╔══
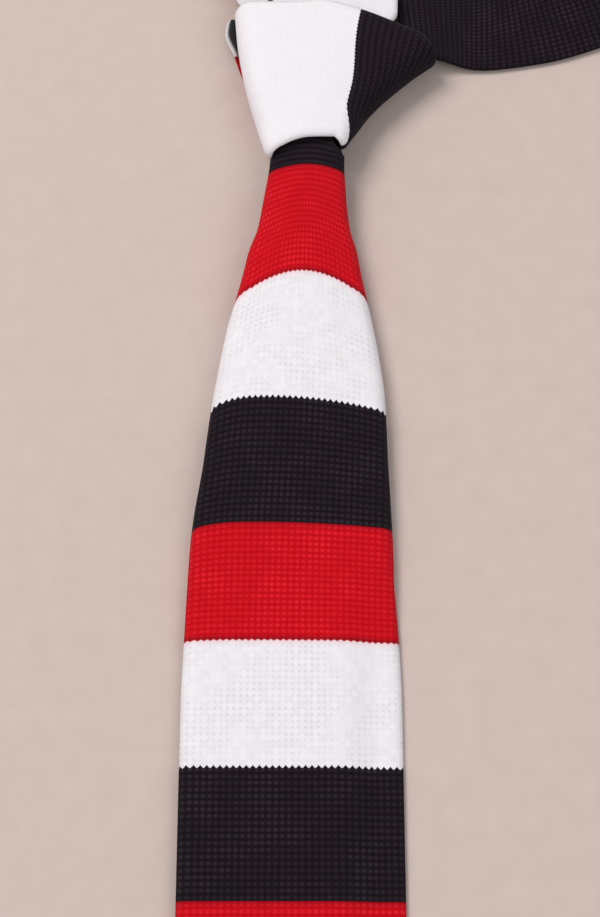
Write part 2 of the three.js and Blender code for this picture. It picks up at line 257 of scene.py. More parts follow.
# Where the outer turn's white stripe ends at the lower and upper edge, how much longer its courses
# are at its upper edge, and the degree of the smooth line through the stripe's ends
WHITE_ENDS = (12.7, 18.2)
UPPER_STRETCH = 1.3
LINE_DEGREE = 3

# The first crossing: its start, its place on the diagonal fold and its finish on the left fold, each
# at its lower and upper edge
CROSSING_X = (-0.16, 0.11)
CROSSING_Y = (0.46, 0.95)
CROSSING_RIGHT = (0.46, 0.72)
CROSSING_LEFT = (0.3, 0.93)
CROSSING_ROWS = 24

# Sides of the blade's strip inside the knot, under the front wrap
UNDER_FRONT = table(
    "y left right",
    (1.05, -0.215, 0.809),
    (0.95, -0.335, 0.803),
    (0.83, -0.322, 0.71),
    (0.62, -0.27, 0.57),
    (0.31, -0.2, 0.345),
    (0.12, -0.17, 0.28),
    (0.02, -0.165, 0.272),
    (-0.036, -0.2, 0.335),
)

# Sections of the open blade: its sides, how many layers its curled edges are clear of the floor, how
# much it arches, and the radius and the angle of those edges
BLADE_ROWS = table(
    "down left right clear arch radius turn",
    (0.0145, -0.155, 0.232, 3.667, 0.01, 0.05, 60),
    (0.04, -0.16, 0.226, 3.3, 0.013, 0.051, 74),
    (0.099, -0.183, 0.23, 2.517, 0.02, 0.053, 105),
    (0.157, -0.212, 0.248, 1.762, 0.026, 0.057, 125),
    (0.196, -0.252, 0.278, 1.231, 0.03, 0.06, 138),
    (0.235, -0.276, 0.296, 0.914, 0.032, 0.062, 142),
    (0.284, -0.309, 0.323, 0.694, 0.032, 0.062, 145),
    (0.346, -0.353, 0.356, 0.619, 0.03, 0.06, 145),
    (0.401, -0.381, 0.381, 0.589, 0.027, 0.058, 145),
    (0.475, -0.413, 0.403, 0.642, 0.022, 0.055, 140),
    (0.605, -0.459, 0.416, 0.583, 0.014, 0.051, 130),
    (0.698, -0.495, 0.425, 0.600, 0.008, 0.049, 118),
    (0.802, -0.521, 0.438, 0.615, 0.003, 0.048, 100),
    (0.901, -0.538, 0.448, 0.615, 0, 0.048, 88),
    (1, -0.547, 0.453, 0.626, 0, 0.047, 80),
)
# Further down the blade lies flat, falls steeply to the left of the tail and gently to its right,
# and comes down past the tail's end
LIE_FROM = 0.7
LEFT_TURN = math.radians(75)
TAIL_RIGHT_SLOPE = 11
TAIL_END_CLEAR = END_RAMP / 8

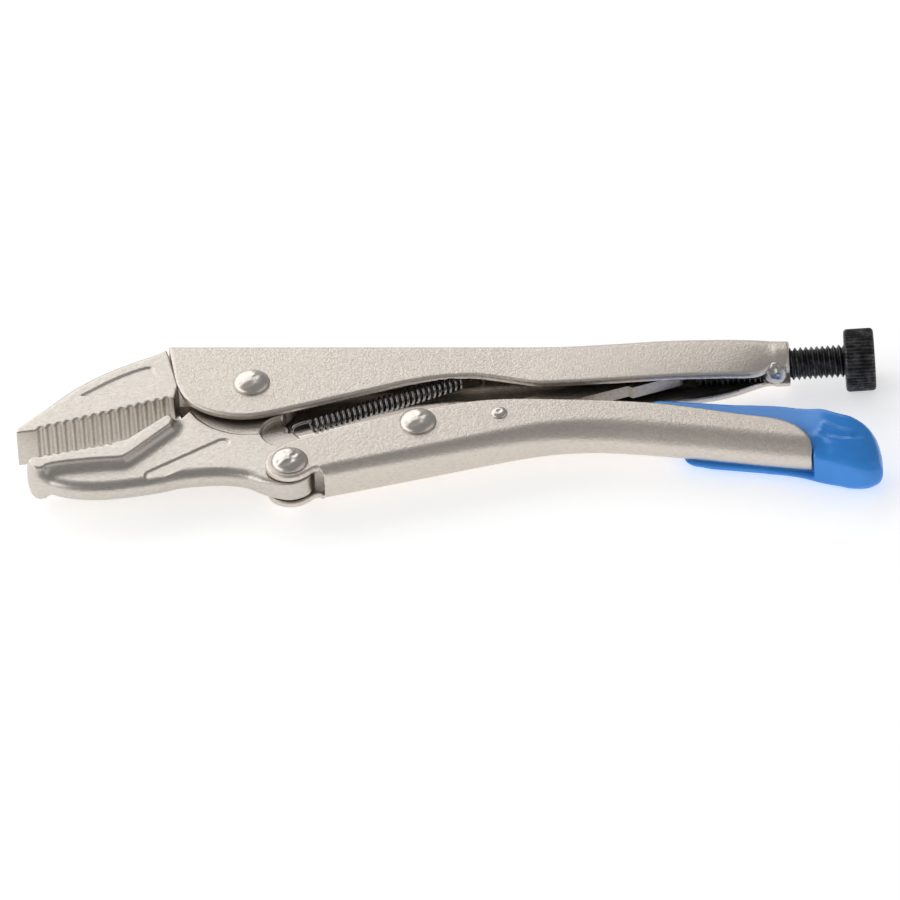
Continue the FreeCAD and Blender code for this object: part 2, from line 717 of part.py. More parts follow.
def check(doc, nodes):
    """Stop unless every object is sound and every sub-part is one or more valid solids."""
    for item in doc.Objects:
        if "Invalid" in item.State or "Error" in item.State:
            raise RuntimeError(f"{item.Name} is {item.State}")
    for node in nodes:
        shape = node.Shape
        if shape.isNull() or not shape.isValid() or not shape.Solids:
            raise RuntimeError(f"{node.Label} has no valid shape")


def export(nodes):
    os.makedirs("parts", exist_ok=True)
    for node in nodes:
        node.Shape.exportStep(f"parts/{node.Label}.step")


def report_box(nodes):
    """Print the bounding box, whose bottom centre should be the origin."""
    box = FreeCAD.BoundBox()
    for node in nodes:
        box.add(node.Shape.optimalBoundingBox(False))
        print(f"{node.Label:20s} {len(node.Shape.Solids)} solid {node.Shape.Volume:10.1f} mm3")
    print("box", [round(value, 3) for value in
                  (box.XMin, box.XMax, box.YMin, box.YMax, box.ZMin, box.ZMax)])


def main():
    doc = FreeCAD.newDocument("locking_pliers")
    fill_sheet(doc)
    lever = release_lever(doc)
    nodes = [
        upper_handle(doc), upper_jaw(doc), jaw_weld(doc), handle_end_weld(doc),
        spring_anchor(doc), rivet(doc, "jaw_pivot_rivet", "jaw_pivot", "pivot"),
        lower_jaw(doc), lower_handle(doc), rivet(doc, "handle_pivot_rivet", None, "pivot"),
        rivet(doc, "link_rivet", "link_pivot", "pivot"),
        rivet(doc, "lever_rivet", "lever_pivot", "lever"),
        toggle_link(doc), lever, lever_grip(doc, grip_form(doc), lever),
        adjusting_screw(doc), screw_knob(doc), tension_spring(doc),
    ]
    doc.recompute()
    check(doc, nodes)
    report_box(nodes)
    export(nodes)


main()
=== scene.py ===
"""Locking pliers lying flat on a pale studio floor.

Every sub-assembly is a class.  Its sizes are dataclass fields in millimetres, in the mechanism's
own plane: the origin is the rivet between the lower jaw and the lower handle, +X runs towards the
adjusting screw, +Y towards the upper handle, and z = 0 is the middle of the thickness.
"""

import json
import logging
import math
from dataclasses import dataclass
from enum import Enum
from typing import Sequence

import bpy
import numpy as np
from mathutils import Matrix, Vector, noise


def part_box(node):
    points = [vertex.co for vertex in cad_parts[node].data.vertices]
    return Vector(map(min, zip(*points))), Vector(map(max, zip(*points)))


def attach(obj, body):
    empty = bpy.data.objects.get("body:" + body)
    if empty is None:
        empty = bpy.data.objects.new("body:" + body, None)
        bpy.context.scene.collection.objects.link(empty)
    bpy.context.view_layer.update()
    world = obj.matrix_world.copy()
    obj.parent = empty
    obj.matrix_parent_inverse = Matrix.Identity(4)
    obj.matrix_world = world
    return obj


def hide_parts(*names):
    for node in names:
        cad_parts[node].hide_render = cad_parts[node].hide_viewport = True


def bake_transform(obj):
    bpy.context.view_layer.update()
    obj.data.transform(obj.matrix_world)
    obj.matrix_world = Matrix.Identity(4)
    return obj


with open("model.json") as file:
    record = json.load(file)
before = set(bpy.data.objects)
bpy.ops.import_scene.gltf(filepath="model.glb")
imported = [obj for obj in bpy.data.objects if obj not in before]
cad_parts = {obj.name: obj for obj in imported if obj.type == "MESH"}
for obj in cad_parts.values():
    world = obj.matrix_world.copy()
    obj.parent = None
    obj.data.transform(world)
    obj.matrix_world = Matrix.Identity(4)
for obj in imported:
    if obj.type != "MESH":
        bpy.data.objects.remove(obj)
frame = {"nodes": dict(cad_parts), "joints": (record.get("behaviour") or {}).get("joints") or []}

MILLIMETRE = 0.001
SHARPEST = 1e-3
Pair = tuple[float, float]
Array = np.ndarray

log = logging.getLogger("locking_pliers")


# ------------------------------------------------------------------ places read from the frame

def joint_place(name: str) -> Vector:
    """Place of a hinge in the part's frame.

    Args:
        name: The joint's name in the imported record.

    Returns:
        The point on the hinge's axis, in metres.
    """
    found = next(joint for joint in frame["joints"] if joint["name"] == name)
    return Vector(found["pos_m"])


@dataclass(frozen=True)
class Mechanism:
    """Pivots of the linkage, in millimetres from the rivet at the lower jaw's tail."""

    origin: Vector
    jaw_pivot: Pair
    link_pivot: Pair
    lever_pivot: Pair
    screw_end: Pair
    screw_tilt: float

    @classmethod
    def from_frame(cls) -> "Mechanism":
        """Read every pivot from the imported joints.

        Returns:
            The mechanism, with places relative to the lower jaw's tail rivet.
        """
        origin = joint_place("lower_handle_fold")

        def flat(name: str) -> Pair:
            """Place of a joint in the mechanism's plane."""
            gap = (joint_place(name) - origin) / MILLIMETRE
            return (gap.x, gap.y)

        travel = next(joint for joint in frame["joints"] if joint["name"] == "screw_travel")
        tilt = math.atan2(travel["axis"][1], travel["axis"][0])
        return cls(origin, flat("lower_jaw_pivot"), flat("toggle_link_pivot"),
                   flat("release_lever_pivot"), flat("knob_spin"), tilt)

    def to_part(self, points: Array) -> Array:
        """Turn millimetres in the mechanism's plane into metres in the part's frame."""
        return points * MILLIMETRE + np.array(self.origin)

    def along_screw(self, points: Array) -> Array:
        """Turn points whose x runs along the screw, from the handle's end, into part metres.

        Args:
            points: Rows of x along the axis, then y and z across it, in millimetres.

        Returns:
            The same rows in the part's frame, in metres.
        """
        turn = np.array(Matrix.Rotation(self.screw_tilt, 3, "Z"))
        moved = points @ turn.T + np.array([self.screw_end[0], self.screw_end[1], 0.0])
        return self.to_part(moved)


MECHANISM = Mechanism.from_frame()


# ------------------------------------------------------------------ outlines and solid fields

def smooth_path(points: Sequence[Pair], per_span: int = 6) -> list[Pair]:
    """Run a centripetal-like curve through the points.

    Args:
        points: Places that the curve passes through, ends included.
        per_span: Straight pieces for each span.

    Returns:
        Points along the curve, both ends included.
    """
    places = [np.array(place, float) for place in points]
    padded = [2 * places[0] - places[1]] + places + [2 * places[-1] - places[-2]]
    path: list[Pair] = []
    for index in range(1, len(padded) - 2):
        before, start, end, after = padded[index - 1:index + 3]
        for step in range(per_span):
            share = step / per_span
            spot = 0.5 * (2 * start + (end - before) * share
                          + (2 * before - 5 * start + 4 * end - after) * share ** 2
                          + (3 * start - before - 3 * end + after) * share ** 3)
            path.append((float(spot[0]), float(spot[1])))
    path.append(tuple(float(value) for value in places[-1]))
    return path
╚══
TASK BRIEF:
In the listing above, find the line with "fill_sheet(doc)" and the line with "zip(*points))), Vector(map(max, zip(*points)))". Output those two lines and every line between them, exactly as written.

TASK RESPONSE:
    fill_sheet(doc)
    lever = release_lever(doc)
    nodes = [
        upper_handle(doc), upper_jaw(doc), jaw_weld(doc), handle_end_weld(doc),
        spring_anchor(doc), rivet(doc, "jaw_pivot_rivet", "jaw_pivot", "pivot"),
        lower_jaw(doc), lower_handle(doc), rivet(doc, "handle_pivot_rivet", None, "pivot"),
        rivet(doc, "link_rivet", "link_pivot", "pivot"),
        rivet(doc, "lever_rivet", "lever_pivot", "lever"),
        toggle_link(doc), lever, lever_grip(doc, grip_form(doc), lever),
        adjusting_screw(doc), screw_knob(doc), tension_spring(doc),
    ]
    doc.recompute()
    check(doc, nodes)
    report_box(nodes)
    export(nodes)


main()
=== scene.py ===
"""Locking pliers lying flat on a pale studio floor.

Every sub-assembly is a class.  Its sizes are dataclass fields in millimetres, in the mechanism's
own plane: the origin is the rivet between the lower jaw and the lower handle, +X runs towards the
adjusting screw, +Y towards the upper handle, and z = 0 is the middle of the thickness.
"""

import json
import logging
import math
from dataclasses import dataclass
from enum import Enum
from typing import Sequence

import bpy
import numpy as np
from mathutils import Matrix, Vector, noise


def part_box(node):
    points = [vertex.co for vertex in cad_parts[node].data.vertices]
    return Vector(map(min, zip(*points))), Vector(map(max, zip(*points)))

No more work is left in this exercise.